Some Highlights (thus far):
  • The daily afternoon beer is sure to give me a beer belly in a month, but the trail runs that we've been going on have made up for it. 
  • I like prolonging my interactions with the sheep as much as possible. The ewes are the sweetest things to walk this earth, trying to get their heads and chins pet as much as possible. Liz, the border collie, rivals them for the sweetest sweetheart. Sheering is this week, and then babies come at the end of the month! I'll have so much more to learn then because with babies comes milk, which means lots of milking, which means lots of cheese making. 
  • Been enjoying goofing around with the old man and hearing his stories of traveling all over the world in his earlier hippie days. Getting my wheels turning about what's next for me after my stay here! His travels in Nepal were especially interesting and his photos and drawings made it all the more enchanting. 

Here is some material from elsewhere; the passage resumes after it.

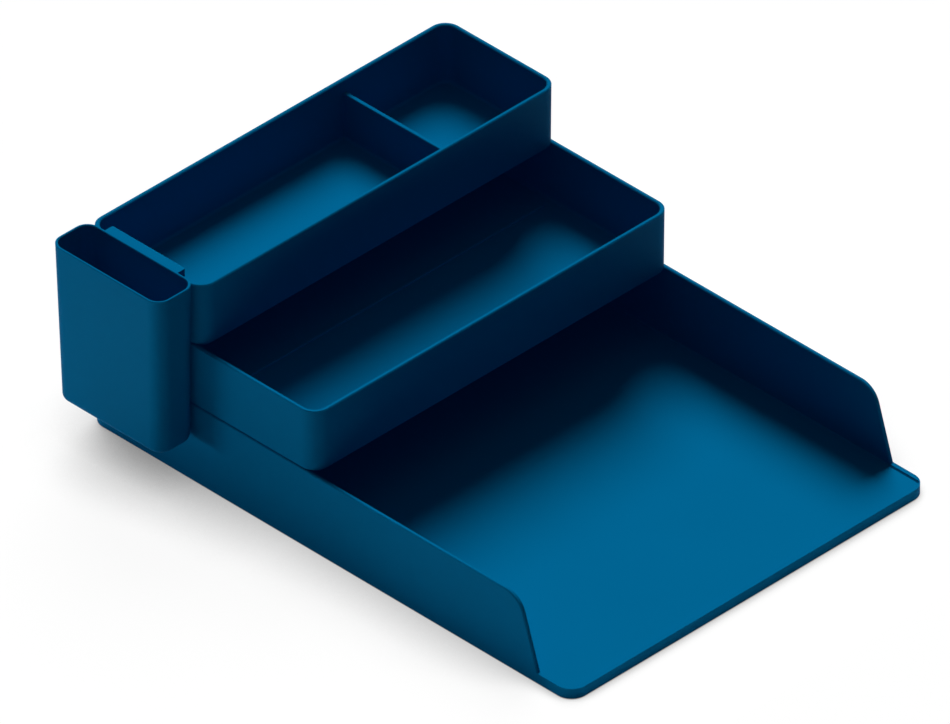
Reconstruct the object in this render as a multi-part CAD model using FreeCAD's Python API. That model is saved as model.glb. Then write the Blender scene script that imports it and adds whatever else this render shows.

  • Best thing about the farm: either the golf cart or the sauna
  • 3 cute pups. Jet loves sheep, he licks them on their noses. Liz loves being pet and talking. Rodo rolls rocks down hills. 
  • Good food. Fresh eggs are so delicious and flavorful compared to store bought eggs, bacon...the best bacon I've ever had, lamb sausage, and the cheese! Eating like a king these days. Did I mention the kegerators?
  • It's beautiful here. Simple 'nuff. Views of Mt Rainier, the Olympics, and the Cascades on 3 sides. 
  • Being around such creative, thoughtful, happy, content people makes livin' easy. 
  • My own space. Haven't had so much privacy...ever. It's nice.
That's about it for now. Looking forward to the next nine months.